[Some records]

○ ○ ○ ○ ○

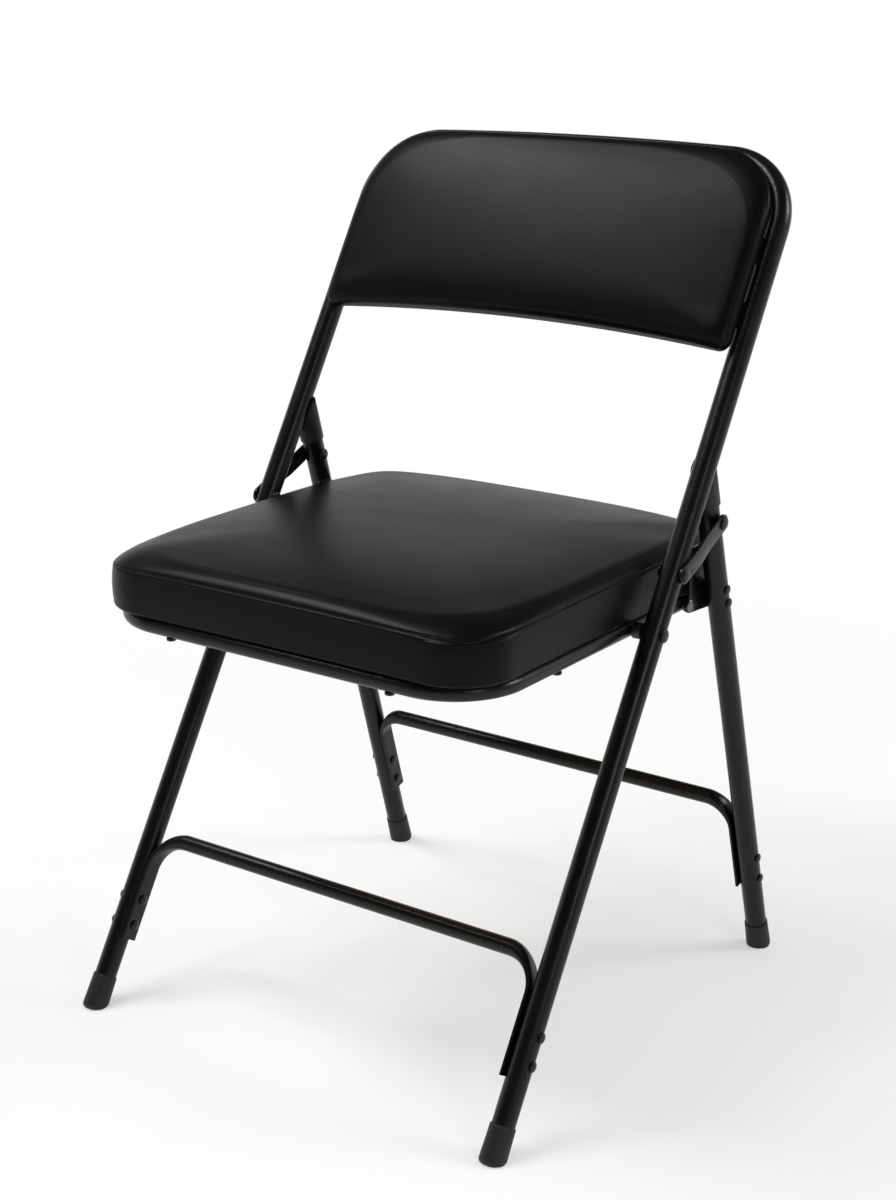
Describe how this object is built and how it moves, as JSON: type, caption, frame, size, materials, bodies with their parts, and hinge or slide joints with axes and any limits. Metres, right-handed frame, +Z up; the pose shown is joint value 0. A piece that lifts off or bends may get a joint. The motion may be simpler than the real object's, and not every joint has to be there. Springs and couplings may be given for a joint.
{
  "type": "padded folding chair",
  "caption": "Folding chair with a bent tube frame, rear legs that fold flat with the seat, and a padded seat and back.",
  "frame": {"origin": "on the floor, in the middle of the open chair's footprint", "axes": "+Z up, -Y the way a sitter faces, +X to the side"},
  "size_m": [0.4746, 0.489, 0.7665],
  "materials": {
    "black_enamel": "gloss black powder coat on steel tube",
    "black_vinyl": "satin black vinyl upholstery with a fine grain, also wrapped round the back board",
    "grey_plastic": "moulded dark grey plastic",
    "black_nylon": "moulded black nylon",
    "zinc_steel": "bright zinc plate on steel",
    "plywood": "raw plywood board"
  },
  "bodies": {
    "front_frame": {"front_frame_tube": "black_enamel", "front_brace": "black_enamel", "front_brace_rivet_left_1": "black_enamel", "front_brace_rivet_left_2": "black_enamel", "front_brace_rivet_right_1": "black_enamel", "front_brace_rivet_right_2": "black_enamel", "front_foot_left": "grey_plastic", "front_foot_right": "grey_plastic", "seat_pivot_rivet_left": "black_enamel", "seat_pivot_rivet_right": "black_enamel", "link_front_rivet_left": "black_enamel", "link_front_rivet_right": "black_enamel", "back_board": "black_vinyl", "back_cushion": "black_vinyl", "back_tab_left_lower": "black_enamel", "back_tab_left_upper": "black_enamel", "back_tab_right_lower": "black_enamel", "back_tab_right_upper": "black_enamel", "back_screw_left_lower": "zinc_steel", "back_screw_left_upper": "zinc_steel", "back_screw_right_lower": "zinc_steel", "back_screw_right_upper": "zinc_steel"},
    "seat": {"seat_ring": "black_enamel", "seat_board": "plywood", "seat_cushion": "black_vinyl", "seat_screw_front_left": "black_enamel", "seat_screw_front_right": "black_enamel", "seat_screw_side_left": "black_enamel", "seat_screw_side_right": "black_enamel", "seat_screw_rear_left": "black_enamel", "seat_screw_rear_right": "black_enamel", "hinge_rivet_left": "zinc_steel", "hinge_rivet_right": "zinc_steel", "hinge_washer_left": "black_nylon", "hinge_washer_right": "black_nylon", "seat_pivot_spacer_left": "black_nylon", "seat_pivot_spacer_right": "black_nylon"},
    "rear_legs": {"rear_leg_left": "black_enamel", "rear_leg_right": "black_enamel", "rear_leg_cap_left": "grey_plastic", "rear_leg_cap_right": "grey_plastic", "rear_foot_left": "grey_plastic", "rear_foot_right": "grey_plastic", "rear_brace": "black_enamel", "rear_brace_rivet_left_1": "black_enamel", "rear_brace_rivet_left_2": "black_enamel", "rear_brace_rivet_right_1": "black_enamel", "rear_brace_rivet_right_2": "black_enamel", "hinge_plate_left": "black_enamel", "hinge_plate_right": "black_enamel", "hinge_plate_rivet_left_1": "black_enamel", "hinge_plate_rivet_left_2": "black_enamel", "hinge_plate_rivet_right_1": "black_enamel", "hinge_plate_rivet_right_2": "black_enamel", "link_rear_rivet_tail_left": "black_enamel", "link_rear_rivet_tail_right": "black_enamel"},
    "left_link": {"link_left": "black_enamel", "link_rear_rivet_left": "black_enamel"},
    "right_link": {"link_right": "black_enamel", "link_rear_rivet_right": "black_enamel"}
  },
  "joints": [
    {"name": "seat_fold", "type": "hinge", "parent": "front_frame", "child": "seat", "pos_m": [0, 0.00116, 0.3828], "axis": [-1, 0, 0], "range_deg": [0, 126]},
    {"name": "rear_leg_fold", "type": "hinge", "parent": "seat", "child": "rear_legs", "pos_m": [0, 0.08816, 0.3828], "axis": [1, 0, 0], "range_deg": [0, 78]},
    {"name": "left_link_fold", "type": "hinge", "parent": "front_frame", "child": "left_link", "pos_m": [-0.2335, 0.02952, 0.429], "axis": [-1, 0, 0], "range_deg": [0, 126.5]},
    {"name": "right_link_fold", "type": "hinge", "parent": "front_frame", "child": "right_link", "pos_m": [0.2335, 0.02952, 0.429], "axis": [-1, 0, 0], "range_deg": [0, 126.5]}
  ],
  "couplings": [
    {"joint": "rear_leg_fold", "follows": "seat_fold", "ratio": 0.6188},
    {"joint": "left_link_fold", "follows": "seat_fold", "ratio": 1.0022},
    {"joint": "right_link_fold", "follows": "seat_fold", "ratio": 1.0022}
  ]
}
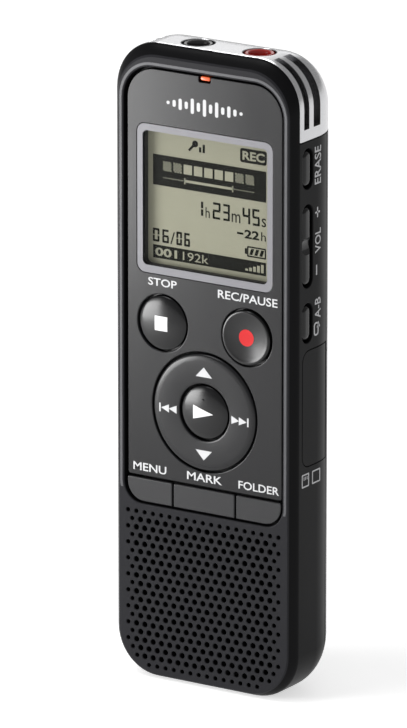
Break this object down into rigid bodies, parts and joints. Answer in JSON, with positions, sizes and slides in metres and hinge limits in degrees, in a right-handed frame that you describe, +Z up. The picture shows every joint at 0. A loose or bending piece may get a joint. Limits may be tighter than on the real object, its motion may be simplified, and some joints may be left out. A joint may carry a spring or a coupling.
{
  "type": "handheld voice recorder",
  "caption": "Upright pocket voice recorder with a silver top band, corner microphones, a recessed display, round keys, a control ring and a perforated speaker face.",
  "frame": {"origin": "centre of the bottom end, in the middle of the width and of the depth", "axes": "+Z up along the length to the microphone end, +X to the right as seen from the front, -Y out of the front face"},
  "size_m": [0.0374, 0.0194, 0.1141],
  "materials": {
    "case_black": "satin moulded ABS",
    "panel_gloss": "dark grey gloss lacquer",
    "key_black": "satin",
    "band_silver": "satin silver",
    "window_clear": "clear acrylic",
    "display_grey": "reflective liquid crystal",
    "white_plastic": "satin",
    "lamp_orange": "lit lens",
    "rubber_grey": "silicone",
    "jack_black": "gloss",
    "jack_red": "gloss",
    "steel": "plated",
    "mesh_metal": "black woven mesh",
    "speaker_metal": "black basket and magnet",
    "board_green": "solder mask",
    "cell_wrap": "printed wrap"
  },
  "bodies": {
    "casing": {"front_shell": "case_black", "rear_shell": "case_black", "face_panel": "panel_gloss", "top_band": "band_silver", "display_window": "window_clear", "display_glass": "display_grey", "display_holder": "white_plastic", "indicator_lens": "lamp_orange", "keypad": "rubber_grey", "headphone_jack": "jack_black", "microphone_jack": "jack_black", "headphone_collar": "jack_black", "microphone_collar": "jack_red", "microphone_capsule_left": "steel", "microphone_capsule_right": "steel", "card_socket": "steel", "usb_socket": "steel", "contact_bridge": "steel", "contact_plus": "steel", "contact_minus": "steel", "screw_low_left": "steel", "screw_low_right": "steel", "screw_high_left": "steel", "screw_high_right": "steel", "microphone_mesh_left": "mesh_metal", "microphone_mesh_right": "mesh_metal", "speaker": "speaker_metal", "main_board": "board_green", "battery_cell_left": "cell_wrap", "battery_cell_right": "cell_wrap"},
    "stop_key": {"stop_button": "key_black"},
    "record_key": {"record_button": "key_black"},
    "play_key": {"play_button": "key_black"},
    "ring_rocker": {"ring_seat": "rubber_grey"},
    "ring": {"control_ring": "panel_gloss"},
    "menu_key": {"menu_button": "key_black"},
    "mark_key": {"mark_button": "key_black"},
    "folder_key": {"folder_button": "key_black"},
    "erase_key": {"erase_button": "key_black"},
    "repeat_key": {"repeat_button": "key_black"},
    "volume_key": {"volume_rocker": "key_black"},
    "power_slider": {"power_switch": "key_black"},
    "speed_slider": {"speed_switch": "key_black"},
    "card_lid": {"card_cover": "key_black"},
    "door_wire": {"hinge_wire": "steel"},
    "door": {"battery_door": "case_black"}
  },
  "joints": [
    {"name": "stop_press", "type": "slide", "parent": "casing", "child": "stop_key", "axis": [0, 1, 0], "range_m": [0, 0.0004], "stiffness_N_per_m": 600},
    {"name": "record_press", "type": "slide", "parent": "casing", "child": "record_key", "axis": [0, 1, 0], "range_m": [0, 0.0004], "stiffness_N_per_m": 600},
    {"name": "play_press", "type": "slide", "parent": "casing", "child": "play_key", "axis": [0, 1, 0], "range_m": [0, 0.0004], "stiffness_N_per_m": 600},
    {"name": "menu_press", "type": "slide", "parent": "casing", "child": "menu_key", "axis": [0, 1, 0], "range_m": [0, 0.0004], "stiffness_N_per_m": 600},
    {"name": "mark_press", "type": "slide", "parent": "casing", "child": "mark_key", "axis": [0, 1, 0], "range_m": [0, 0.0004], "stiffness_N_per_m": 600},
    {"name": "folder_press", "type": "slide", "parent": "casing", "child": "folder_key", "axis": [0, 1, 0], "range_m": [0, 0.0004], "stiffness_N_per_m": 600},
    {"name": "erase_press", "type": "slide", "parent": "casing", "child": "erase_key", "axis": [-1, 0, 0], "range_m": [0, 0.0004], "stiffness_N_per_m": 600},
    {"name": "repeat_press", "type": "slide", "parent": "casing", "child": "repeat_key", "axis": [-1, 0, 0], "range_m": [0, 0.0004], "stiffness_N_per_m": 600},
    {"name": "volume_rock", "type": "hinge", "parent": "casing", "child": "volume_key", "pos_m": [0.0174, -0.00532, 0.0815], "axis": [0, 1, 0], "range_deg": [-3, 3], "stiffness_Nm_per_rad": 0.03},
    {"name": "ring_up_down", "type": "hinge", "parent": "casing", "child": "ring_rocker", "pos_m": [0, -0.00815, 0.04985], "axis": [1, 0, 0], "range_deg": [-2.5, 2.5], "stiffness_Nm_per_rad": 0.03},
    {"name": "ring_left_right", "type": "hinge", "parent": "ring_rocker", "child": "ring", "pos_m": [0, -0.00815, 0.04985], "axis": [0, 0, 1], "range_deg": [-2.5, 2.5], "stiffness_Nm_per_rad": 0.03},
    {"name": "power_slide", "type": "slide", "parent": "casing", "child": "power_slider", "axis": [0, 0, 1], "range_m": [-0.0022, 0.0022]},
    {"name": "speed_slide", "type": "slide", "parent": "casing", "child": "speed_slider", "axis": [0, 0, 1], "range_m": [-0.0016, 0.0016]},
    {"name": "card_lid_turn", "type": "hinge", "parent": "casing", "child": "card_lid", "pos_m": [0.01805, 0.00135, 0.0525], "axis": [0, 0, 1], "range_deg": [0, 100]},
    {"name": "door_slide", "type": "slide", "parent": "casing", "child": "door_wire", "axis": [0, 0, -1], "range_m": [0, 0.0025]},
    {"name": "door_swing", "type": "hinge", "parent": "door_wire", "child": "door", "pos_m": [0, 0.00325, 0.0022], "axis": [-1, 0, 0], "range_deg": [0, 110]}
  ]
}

○ ○ ○ ○ ○

**Short exercise:** Search the data for the string "object". List each line that has it.

**Result of the task:**
Describe how this object is built and how it moves, as JSON: type, caption, frame, size, materials, bodies with their parts, and hinge or slide joints with axes and any limits. Metres, right-handed frame, +Z up; the pose shown is joint value 0. A piece that lifts off or bends may get a joint. The motion may be simpler than the real object's, and not every joint has to be there. Springs and couplings may be given for a joint.
Break this object down into rigid bodies, parts and joints. Answer in JSON, with positions, sizes and slides in metres and hinge limits in degrees, in a right-handed frame that you describe, +Z up. The picture shows every joint at 0. A loose or bending piece may get a joint. Limits may be tighter than on the real object, its motion may be simplified, and some joints may be left out. A joint may carry a spring or a coupling.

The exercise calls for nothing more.